There are many cases where moving function-to-data is the right answer.

During the Java era the standard quickly became ORM instead of stored procedures.

Largely thanks to NeXT showing the way with EOF (the original ORM).

ORMs basically exist because people doing coding refuse to learn the relational model and want to program with OO instead. Most of the time they are, at best, irrelevant but eventually become expensive, slow, complex and painful. Everyone in coding knows, once they get a lot of experience, that translation/mapping layers are a waste of cycles, memory, and are complex and where assumptions mismatch results in tons of bugs, and that applies to ORMs in partcular.
I've just spent the past week refactoring code that was too slow because joins were being performed by a loop in the code rather than just doing a join in the first place.

Replacing 3 classes, and numerous methods with two 6 line queries that does the same task in a thousandth of the time is quite satisfying.

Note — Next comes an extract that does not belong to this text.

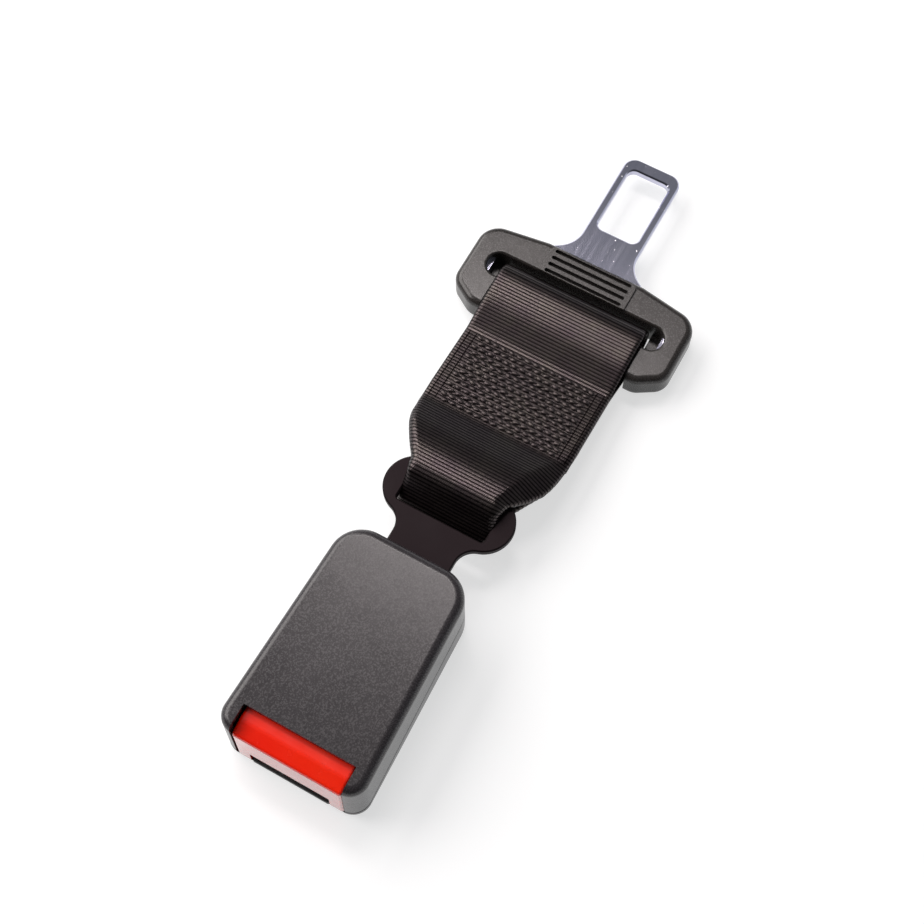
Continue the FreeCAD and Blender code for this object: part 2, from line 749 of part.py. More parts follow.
def eye_face(centre, radius, reach, end_x, end_low, end_high):
    """Side of a webbing eye, closed by tangents to a short upright edge at its stack.

    It is round about the bar's middle, and drawn out to a flat oval on the far side.
    """
    side = math.copysign(1, centre.x - end_x)

    def point(x, z):
        return centre + V(side * x, 0, z)

    def touch_angle(end_z, up):
        x = -abs(end_x - centre.x)
        z = end_z - centre.z
        toward = math.atan2(up * z, x) % math.tau
        return up * (toward - math.acos(radius / math.hypot(x, z)))

    def bar_arc(start, end):
        angles = (start, (start + end) / 2, end)
        return Part.Arc(*[point(radius * math.cos(a), radius * math.sin(a)) for a in angles]).toShape()

    above = bar_arc(touch_angle(end_high, 1), math.pi / 2)
    below = bar_arc(-math.pi / 2, touch_angle(end_low, -1))
    oval = Part.Ellipse(point(reach, 0), point(0, radius), centre)
    far_end = Part.ArcOfEllipse(oval, -math.pi / 2, math.pi / 2).toShape()
    high = V(end_x, 0, end_high)
    low = V(end_x, 0, end_low)
    edges = [above, far_end, below,
             Part.LineSegment(high, above.valueAt(above.FirstParameter)).toShape(),
             Part.LineSegment(below.valueAt(below.LastParameter), low).toShape()]
    if end_high > end_low:
        edges.append(Part.LineSegment(low, high).toShape())
    return Part.Face(Part.Wire(Part.__sortEdges__(edges)))


def webbing_eye(bar_middle, inner_radius, thick, reach, stack_x, neck):
    """Loop of webbing round a bar, from the sewn stack's end."""
    half_stack = web_layers * web_thick / 2
    middle = strap_line(stack_x)
    tip_x = stack_x + math.copysign(neck, bar_middle.x - stack_x)
    tip_z = strap_line(tip_x)
    outer = eye_face(bar_middle, inner_radius + thick, reach, stack_x,
                     middle - half_stack, middle + half_stack)
    inner = eye_face(bar_middle, inner_radius, reach - thick, tip_x, tip_z, tip_z)
    across = V(0, 2 * web_half, 0)
    eye = outer.extrude(across).cut(inner.extrude(across))
    eye.translate(V(0, -web_half, 0))
    return eye


def webbing():
    half_stack = web_layers * web_thick / 2
    start = x_anchor + stitch_start - overlap_margin
    end = x_anchor + stitch_start + stitch_length + overlap_margin
    stack = side_solid([(start, strap_line(start) - half_stack), (end, strap_line(end) - half_stack),
                        (end, strap_line(end) + half_stack), (start, strap_line(start) + half_stack)],
                       [0] * 4, -web_half, web_half)
    # At the anchor the webbing is folded to a smaller width, and so is thicker
    anchor_reach = anchor_bar_width / 2 + anchor_slot_length - eye_slack
    anchor_radius = eye_radius(anchor_bar_width, anchor_thick, anchor_edge)
    anchor_eye = webbing_eye(V(x_anchor, 0, anchor_z), anchor_radius, web_fold_thick,
                             anchor_reach, start, eye_neck)
    bar_radius = eye_radius(bar_width, bar_height, bar_corner)
    tongue_eye = webbing_eye(V(x_bar, 0, bar_z), bar_radius, web_thick,
                             slot_reach - eye_slack, end, tongue_eye_neck)
    strap = stack.fuse(anchor_eye).fuse(tongue_eye)
    # Plan of the strap, narrowed towards the anchor by its folded edges
    plan = mirrored([(x_anchor - 2 * anchor_reach, web_fold_half), (x_anchor + fold_start, web_fold_half),
                     (x_anchor + fold_end, web_half), (x_bar + 2 * slot_reach, web_half)])
    radii = [0, fold_inner_round, fold_outer_round, 0]
    return strap.common(plan_solid(plan, radii + radii[::-1], -big / 2, big / 2)).removeSplitter()


def stitching():
    """Lattice of thread on each face of the sewn stack."""
    half_stack = web_layers * web_thick / 2
    start = x_anchor + stitch_start
    slope = math.atan2(bar_z - anchor_z, strap_span)
    run = stitch_length / math.cos(slope)
    half_thread = stitch_thread / 2
    bars = []
    for i in range(stitch_rows):
        y = -stitch_half + half_thread + i * (2 * stitch_half - stitch_thread) / (stitch_rows - 1)
        bars.append(block(0, run, y - half_thread, y + half_thread, 0, stitch_height))
    for i in range(stitch_columns):
        x = half_thread + i * (run - stitch_thread) / (stitch_columns - 1)
        bars.append(sym_block(x - half_thread, x + half_thread, stitch_half, 0, stitch_height))
    lattice = bars[0].multiFuse(bars[1:]).removeSplitter()
    lattice.rotate(V(0, 0, 0), V(0, 1, 0), -math.degrees(slope))
    upper = lattice.copy()
    upper.translate(V(start, 0, strap_line(start) + half_stack))
    lower = lattice.mirror(V(0, 0, 0), V(math.sin(slope), 0, -math.cos(slope)))
    lower.translate(V(start, 0, strap_line(start) - half_stack))
    return Part.makeCompound([upper.Solids[0], lower.Solids[0]])


def tongue_plate():
    """Stamped tongue: a blade with a window, flared into a wide slotted end."""
    shoulder = x_shell_front
    flare = shoulder + flare_reach
    top = tongue_low_z + tongue_thick
    plan = mirrored([(x_bar - bar_core_width / 2, plate_half),
                     (shoulder - 2 * shoulder_length, plate_half),
                     (shoulder - shoulder_length, flare_half + flare_length),
                     (shoulder + flare_margin, flare_half), (flare - flare_length, blade_half),
                     (x_tip, blade_half)])
    radii = [plate_corner, plate_corner, plate_corner, plate_corner / 2, flare_round, blade_corner]
    plate = plan_solid(plan, radii + radii[::-1], tongue_low_z, top)
    window = mirrored([(x_tip - window_tip_wall - window_length, window_half),
                       (x_tip - window_tip_wall, window_half)])
    plate = plate.cut(plan_solid(window, [window_corner] * 4, 0, big))
    slot_front = x_bar + slot_reach + plate_slot_margin
    slot_half = strap_slot_half - plate_slot_margin
    slot = mirrored([(x_bar + bar_core_width / 2, slot_half), (slot_front, slot_half)])
    plate = plate.cut(plan_solid(slot, [plate_corner / 2] * 4, 0, big))
    bevel = [e for e in level_edges(plate, top) + level_edges(plate, tongue_low_z)
             if e.BoundBox.XMin > shoulder + flare_margin]
    return plate.makeChamfer(tongue_bevel, bevel).removeSplitter()


def tongue_cover():
    """Moulded cover round the wide end of the tongue, with the slot for the webbing."""
    front = x_shell_front
    rear = x_bar - bar_width / 2 - shell_horn
    plan = mirrored([(rear, shell_half - shell_horn_width), (rear + shell_horn_length, shell_half),
                     (front - shell_front_slant, shell_half), (front, shell_front_half)])
    radii = [shell_horn_round, shell_rear_corner, shell_front_corner, shell_front_slant]
    body = plan_solid(plan, radii + radii[::-1], 0, shell_thick)
    body = body.makeFillet(shell_top_round, level_edges(body, shell_thick))
    body = body.makeFillet(shell_bottom_round, level_edges(body, 0))
    # Slot for the webbing, and the notch that leaves only the bar at the rear
    slot_rear = x_bar + bar_width / 2
    slot_front = x_bar + slot_reach
    slot = mirrored([(rear - 2, bar_half), (slot_rear, bar_half), (slot_rear, strap_slot_half),
                     (slot_front, strap_slot_half)])
    end_round = strap_slot_length / 2 - 0.1
    radii = [0, 0, end_round, end_round]
    cutter = plan_solid(slot, radii + radii[::-1], -1, big)
    body = body.cut(cutter)
    lips = [e for z in (0, shell_thick) for e in level_edges(body, z)
            if lies_on(e, cutter) and e.BoundBox.XMax > slot_rear + 0.1]
    body = body.makeFillet(slot_lip_round, lips)
    for side in (-1, 1):
        body = body.fuse(block(slot_rear - 1, slot_front + 1, side * bar_half,
                               side * (strap_slot_half + 1), slot_web_low, slot_web_high))
    # Raised grip pad with its grooves
    grip = mirrored([(slot_front, grip_half), (front - grip_setback, grip_half)])
    grip_top = shell_thick + grip_rise
    pad = plan_solid(grip, [0, grip_corner, grip_corner, 0], shell_thick - 2 * slot_lip_round, grip_top)
    pad = pad.makeFillet(grip_rise / 2, level_edges(pad, grip_top))
    body = body.fuse(pad)
    for i in range(groove_count):
        x = front - groove_setback - i * groove_pitch
        line = mirrored([(x - groove_width / 2, groove_half), (x + groove_width / 2, groove_half)])
        body = body.cut(plan_solid(line, [groove_width / 2 - 0.02] * 4, grip_top - groove_depth, big))
    # Bar that the webbing turns round
    bar_low = bar_z - bar_height / 2
    bar_high = bar_z + bar_height / 2
    bar = [(slot_rear - bar_width, bar_low), (slot_rear, bar_low),
           (slot_rear, bar_high), (slot_rear - bar_width, bar_high)]
    body = body.fuse(side_solid(bar, [bar_corner] * 4, -bar_half - 1, bar_half + 1))
    return body.cut(tongue_plate()).removeSplitter()


pieces = {
    "lower_cover": lower_cover,
    "upper_cover": upper_cover,
    "buckle_frame": buckle_frame,
    "mouth_guide": mouth_guide,
    "release_button": release_button,
    "button_spring_left": lambda: button_spring(1),
    "button_spring_right": lambda: button_spring(-1),
    "latch": latch,
    "latch_pin": latch_pin,
    "latch_spring": latch_spring,
    "lock_bar": lock_bar,
    "ejector": ejector,
    "ejector_spring": ejector_spring,
    "ejector_stop": ejector_stop,
    "anchor_plate": anchor_plate,
    "frame_rivets": frame_rivets,
    "webbing": webbing,
    "stitching": stitching,
    "tongue_plate": tongue_plate,
    "tongue_cover": tongue_cover,
}

os.makedirs("parts", exist_ok=True)
for name, make in pieces.items():
    shape = make()
    shape.exportStep("parts/" + name + ".step")
    print(name, len(shape.Solids), shape.isValid(), round(shape.Volume, 1))
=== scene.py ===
import json
import math
import random

import bpy
from mathutils import Matrix, Vector


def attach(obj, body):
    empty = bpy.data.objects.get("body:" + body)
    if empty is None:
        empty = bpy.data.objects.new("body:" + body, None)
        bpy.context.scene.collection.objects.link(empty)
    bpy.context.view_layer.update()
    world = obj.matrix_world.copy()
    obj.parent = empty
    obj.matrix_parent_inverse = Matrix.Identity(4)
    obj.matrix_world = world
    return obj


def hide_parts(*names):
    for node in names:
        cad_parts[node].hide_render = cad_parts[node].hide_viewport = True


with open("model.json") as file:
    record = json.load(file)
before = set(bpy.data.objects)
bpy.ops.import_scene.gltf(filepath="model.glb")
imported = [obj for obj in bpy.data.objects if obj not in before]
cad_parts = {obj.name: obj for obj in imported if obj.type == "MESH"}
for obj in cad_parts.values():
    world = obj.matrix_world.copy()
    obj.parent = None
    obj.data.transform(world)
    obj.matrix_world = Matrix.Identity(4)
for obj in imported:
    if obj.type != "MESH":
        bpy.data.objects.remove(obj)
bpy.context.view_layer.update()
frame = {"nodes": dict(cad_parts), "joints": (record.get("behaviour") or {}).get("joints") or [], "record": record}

MM = 0.001
random.seed(7)

# Places taken from the frame
joints = {j["name"]: j for j in frame["joints"]}
anchor = Vector(joints["anchor_swing"]["pos_m"]) / MM
bar = Vector(joints["tongue_swing"]["pos_m"]) / MM

# Webbing, in millimetres
sheet_thick = 1.2
half_width = 24.0
anchor_radius = 5.7       # middle of the sheet under the anchor bar
bar_radius = 5.45         # and under the tongue's bar
stack_start = 20.5        # from the anchor bar to the sewn stack
stack_end = 48.0
layer_rise = 1.3          # from one layer's middle to the next
rib_pitch = 1.05
rib_height = 0.1
rib_power = 0.2           # the lower, the squarer the ribs and the narrower their grooves
rows_per_rib = 8
column_step = 0.8
smooth_reach = 1.4        # length along the sheet over which its corners are eased
edge_share = 0.55         # thickness of the sheet's two edges against the rest
lap_start = 0.9           # the lapped ends begin this far ahead of the stack,
lap_share = 0.992         # are this much of the sheet's width
lap_aside = 0.25          # and lie this far to the right of it

# Side line of the webbing over each bar and down on its far side, out and up from the bar's
# middle. At the anchor it turns down steeply behind its crest and bulges out below the plate;
# at the tongue it rises gently as far as the slot's front lip
anchor_loop = [(-15.5, 1.5), (-11.5, 3.4), (-8.0, 4.65), (-4.5, 5.45), (-1.0, 5.7), (1.5, 5.7),
               (3.2, 5.2), (4.7, 3.7), (6.1, 1.8), (8.2, -0.5), (10.1, -2.3), (10.5, -3.6),
               (9.5, -5.0), (7.0, -5.6), (0.0, -5.7)]
tongue_loop = [(-10.0, 3.85), (-6.0, 4.75), (-3.0, 5.2), (0.0, 5.45), (3.0, 5.62), (5.0, 5.6),
               (7.0, 5.2), (8.8, 4.1), (10.2, 2.3), (10.9, 0.3), (11.1, -1.8), (10.9, -3.7),
               (9.8, -5.0), (7.6, -5.4), (0.0, -5.45)]

# Outline of the webbing by distance from the anchor bar: half its width, then half the
# width of its flat middle up to the crease on each side, and how far the crease's flap drops
outline = [(-20, 13.9), (-4.5, 13.8), (0.6, 14.6), (3.2, 16.6), (6.5, 18.7), (11.0, 21.3),
           (14.5, 22.6), (19.5, 23.5), (27.0, 24.0), (120, 24.0)]
left_crease = [(-20, 13.7), (-4.5, 13.5), (0.6, 14.1), (3.2, 16.0), (6.5, 18.1), (11.0, 20.7),
               (14.5, 22.0), (19.5, 23.2), (27.0, 23.9), (120, 23.9)]
right_crease = [(-20, 13.6), (-6.5, 13.5), (0.0, 11.9), (12.0, 15.9), (21.4, 20.6),
                (29.0, 23.9), (120, 23.9)]
flap_drop = [(-20, 0.1), (-6.5, 0.2), (0.0, 1.8), (6.0, 3.2), (12.0, 2.9), (18.0, 1.5),
             (24.0, 0.25), (120, 0.05)]
left_drop = 0.25          # the left flap drops this much of what the right one does
least_flap = 0.05
under_turn = 0.65         # radius of the flap's turn under the webbing
turn_bulge = 0.6          # how far that turn stands out sideways against its radius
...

That seems due to the leaky abstractions that ORMs invite; they appear to be just 'normal code'; just working with structures, objects and variables like you would normally do in code. In reality you have to really know the insides, performance characteristics etc of the db you are using. We encounter a massive amount of codebases from the last ~10 years that are built like there is no database to account for, so there are usually not even indices, there are indeed loops doing inserts etc.

Stored procs might be considered evil; they did make the developer acutely aware of the innards of the database instead of just not even knowing how a db works and which things are expensive. To know that you need to look past the leaky abstraction of ORMs and that's distracting from making features.

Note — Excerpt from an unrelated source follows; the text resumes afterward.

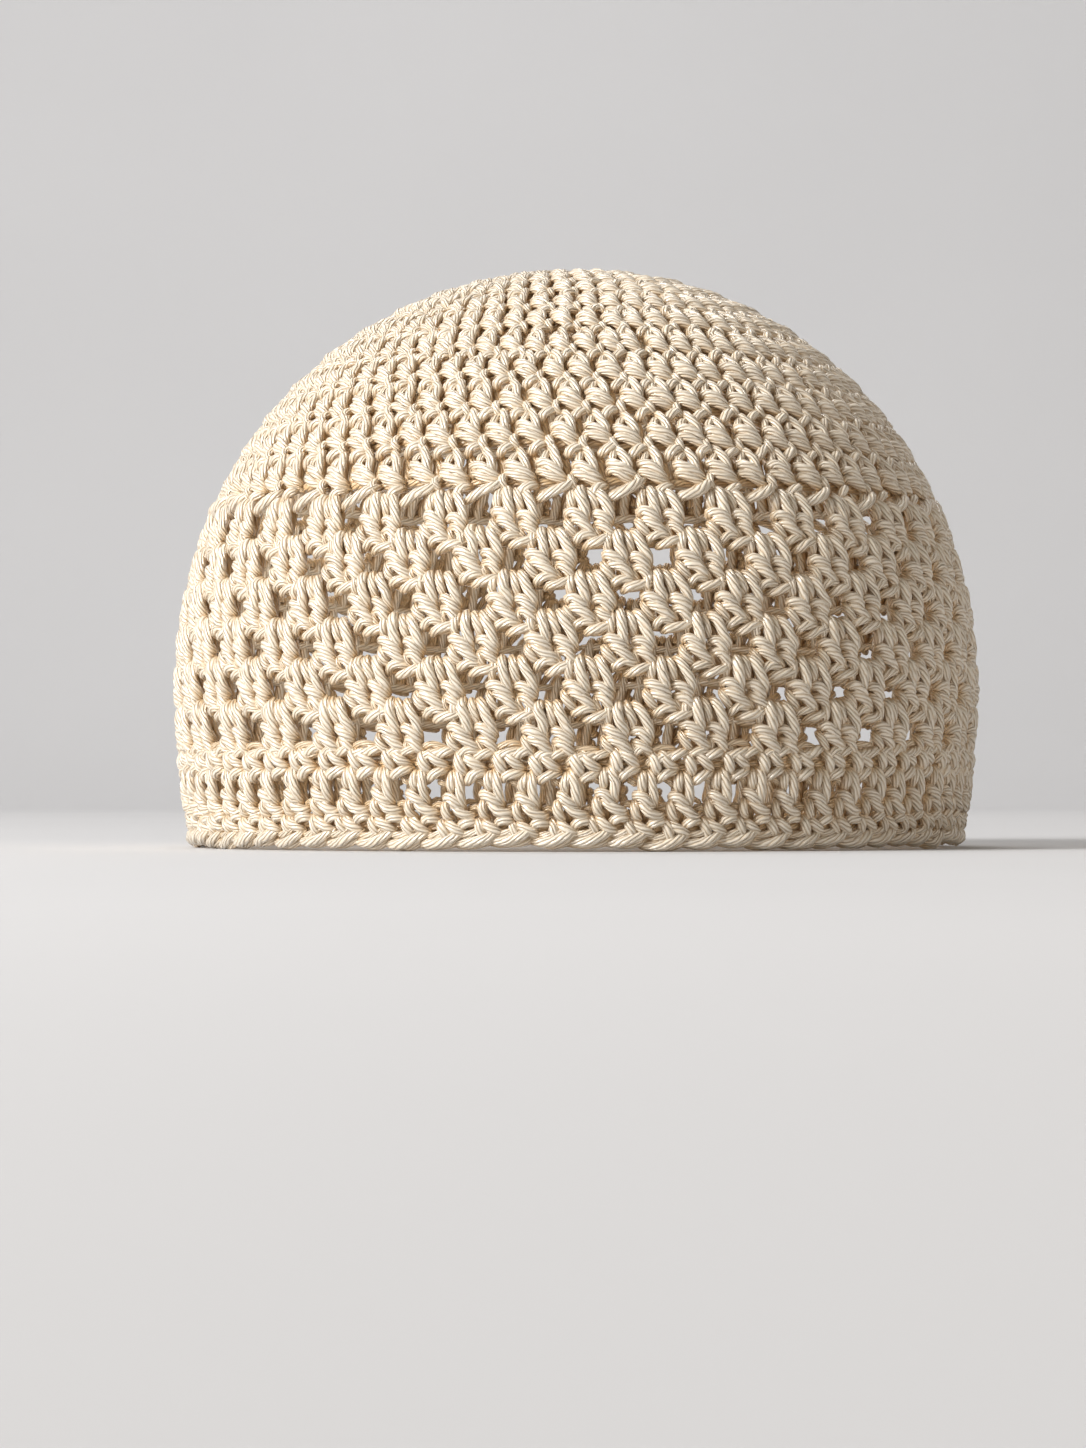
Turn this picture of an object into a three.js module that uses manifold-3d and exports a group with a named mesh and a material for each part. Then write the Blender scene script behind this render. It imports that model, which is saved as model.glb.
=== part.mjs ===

I have heard tech leads in this situation claim that because everything runs fine in the cloud without knowing anything about postgres/mysql/dynamo etc, and those extra costs are cheaper than people, it's fine. But our team wasn't hired because it was fine; we were hired because hosting costs were eclipsing the developer costs. It's not that hard to do when stuff is just incredibly badly built...

They don't even need to be stored procedures, just having proper queries in the code to perform the database actions would be preferable to ORM.

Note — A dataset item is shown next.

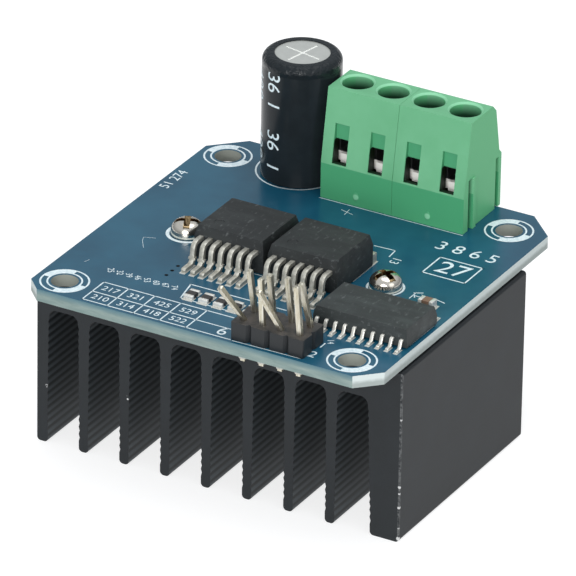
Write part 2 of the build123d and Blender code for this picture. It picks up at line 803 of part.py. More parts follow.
# Chip resistors and the ceramic capacitor: a body between two tinned ends
def chip_row(spots, height, body_size, end_size, end_shift, body_name, end_name):
    """Bodies and their two end caps for a row of small two-ended parts."""
    with BuildPart() as bodies:
        with BuildSketch(Plane.XY.offset(land_top)):
            with Locations(*spots):
                Rectangle(*body_size)
        extrude(amount=height)
    save(bodies.part, body_name)
    with BuildPart() as ends:
        with BuildSketch(Plane.XY.offset(land_top)):
            for side in (-1, 1):
                with Locations(*[(x + side * end_shift[0], y + side * end_shift[1]) for x, y in spots]):
                    Rectangle(*end_size)
        extrude(amount=height)
    save(ends.part, end_name)


chip_row(
    resistor_spots,
    resistor_height,
    (passive_width, passive_length - 2 * passive_end),
    (passive_width, passive_end),
    (0, passive_end_shift),
    "resistor_bodies",
    "resistor_ends",
)
chip_row(
    [(ceramic_x, ceramic_y)],
    ceramic_height,
    (passive_length - 2 * passive_end, passive_width),
    (passive_end, passive_width),
    (passive_end_shift, 0),
    "ceramic_capacitor_body",
    "ceramic_capacitor_ends",
)

# Tinned copper lands under the surface-mounted pieces
with BuildPart() as component_lands:
    with BuildSketch(Plane.XY.offset(board_top)):
        land_length = power_lead_foot_length + 2 * land_margin
        land_y = chip_front_y - power_lead_foot_reach + power_lead_foot_length / 2
        for chip_x in (chip_left_x, chip_right_x):
            for i in range(power_lead_count):
                with Locations((chip_x + (i - (power_lead_count - 1) / 2) * power_lead_pitch, land_y)):
                    Rectangle(power_lead_width + land_margin / 2, land_length)
            with Locations((chip_x, chip_front_y + chip_length - tab_width / 4 + tab_reach / 2)):
                Rectangle(tab_width + land_margin, tab_width / 2 + tab_reach + land_margin)
        for side in (-1, 1):
            foot_y = buffer_y + side * (buffer_width / 2 + buffer_lead_reach - buffer_lead_foot_length / 2)
            with Locations(*[(x, foot_y) for x in buffer_lead_x]):
                Rectangle(buffer_lead_width + land_margin / 2, buffer_lead_foot_length + 2 * land_margin)
            with Locations(*[(x, y + side * passive_end_shift) for x, y in resistor_spots]):
                Rectangle(passive_width + land_margin / 2, passive_end + 2 * land_margin)
            with Locations((ceramic_x + side * passive_end_shift, ceramic_y)):
                Rectangle(passive_end + 2 * land_margin, passive_width + land_margin / 2)
    extrude(amount=land_thickness)
save(component_lands.part, "component_lands")


# Solder cones on the underside, round every pin that comes through
def solder_cones(spots, pin_size, name):
    """One cone round each pin; a round pin has a single size, a square one two."""
    with BuildPart() as cones:
        with Locations(*[(x, y, -solder_cone_height / 2) for x, y in spots]):
            Cone(solder_cone_tip + pin_size[0] / 4, solder_cone_root, solder_cone_height)
        with BuildSketch(Plane.XY.offset(-solder_cone_height)):
            with Locations(*spots):
                if len(pin_size) == 1:
                    Circle(pin_size[0] / 2)
                else:
                    Rectangle(*pin_size)
        extrude(amount=solder_cone_height, mode=Mode.SUBTRACT)
    save(cones.part, name)


solder_cones(header_spots, (pin_width, pin_width), "header_solder")
solder_cones(bar_pin_spots, (bar_pin_width, bar_pin_depth), "terminal_solder")
solder_cones(capacitor_lead_spots, (capacitor_lead_diameter,), "capacitor_solder")
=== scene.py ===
"""Looks of the DC motor driver module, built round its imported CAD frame.

Everything is in metres in the frame of the part: the origin is the centre of the four mounting
holes on the underside of the board, +Z up through the components, -Y the edge with the header.
"""
import json
import math

import bpy
from mathutils import Matrix, Vector

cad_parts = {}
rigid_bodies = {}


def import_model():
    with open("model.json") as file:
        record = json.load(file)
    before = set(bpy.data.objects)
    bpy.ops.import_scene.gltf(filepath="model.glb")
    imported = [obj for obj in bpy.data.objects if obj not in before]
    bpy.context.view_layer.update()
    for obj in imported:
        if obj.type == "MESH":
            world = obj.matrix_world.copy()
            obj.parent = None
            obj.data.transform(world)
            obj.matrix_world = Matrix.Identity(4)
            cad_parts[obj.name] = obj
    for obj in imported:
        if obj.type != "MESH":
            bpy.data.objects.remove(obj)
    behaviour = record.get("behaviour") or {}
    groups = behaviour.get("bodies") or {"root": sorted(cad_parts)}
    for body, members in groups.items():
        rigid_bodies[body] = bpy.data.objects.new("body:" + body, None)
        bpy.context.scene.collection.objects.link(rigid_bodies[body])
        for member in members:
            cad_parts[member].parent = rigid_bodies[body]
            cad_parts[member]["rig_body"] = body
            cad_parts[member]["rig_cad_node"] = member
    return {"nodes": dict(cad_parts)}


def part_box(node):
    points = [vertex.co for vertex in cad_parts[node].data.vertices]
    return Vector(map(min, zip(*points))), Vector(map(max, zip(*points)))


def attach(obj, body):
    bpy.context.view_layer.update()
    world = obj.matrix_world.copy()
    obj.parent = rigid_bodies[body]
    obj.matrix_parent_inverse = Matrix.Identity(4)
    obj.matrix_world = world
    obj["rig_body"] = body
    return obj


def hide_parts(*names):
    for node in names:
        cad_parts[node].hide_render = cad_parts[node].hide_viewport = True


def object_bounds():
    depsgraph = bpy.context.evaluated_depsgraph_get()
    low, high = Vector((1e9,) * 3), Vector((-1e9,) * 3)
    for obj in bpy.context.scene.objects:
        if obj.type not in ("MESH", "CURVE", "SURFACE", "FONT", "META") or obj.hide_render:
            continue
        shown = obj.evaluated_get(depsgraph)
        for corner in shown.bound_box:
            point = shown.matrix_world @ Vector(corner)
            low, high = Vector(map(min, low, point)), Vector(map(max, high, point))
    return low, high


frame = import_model()
cad_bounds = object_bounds()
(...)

Another big issue I have with ORMs is that a lot of them are hostile to you writing queries in the first place. Network IO is the worst, please stop trying to force us to use your terrible overlay.

> Or if you do put all the correct isolation around the code to protect the database, then you have basically created an "app server" (old term) inside a database, and it would happily, run outside of the database since in essence it is already doing so.

You can drastically cut down on end-to-end latency by eliminating the network hop from your app server to your DB, especially in cases where you are forced to make multiple back-to-back DB queries per request.

It's possible and even relatively straightforward to eliminate that network hop without moving all of the application logic into the database.
"all" is doing heavy lifting here in a way that distorts the observation the person you are replying to was making.
Fair enough. It wasn't my intention, perhaps just being careless.

I think these conversations usually boil down to some kind of pragmatism versus idealism, so let me be frank about that. If everything could be done as close to the data as possible, that would be faster than not. Every boundary / transformation is a few burned cycles and delays waiting for the arrival of photons/electrons. The ideal here, really, is to have everything occur in one process on one machine without hitting the disk. Ideally the User's machine, for whatever value of User.

However, there are other considerations which cause us frequently to draw the boundaries differently. Often just as valid.

Where certain things happen is relatively flexible, it's software and we can come up with whatever architecture we can come up with. If you're moving more logic into the database process, then there are costs to that but they're not measured in cycles. Others if you do it by moving the database into the application process.

Maybe those costs make sense, in which case go for it. We've had the means to do arbitrary work in the database for many decades, and for some periods it was even fashionable.

It's a nightmare from a lot of angles, especially debugging. Mashing everything together is a recipe for disaster. To debug something you want to isolate a small unit of execution and be able to replay the same data through it continually until you get the right results back.
A world where the database is seamlessly embedded in the backend code instead would be more useful. Oh wait…
This line in particular is a head-scratcher:

> Advanced inter-document relations and analysis. No JOINs. No pain. […] queries allow for multi-table, multi-depth document retrieval, efficiently in the database, without the use of complicated JOINs

That sounds like they have a networked database, not a relational database. That might be fine, but as I understand it, relational databases won because they offer more flexible access patterns and it’s easier to write correct queries.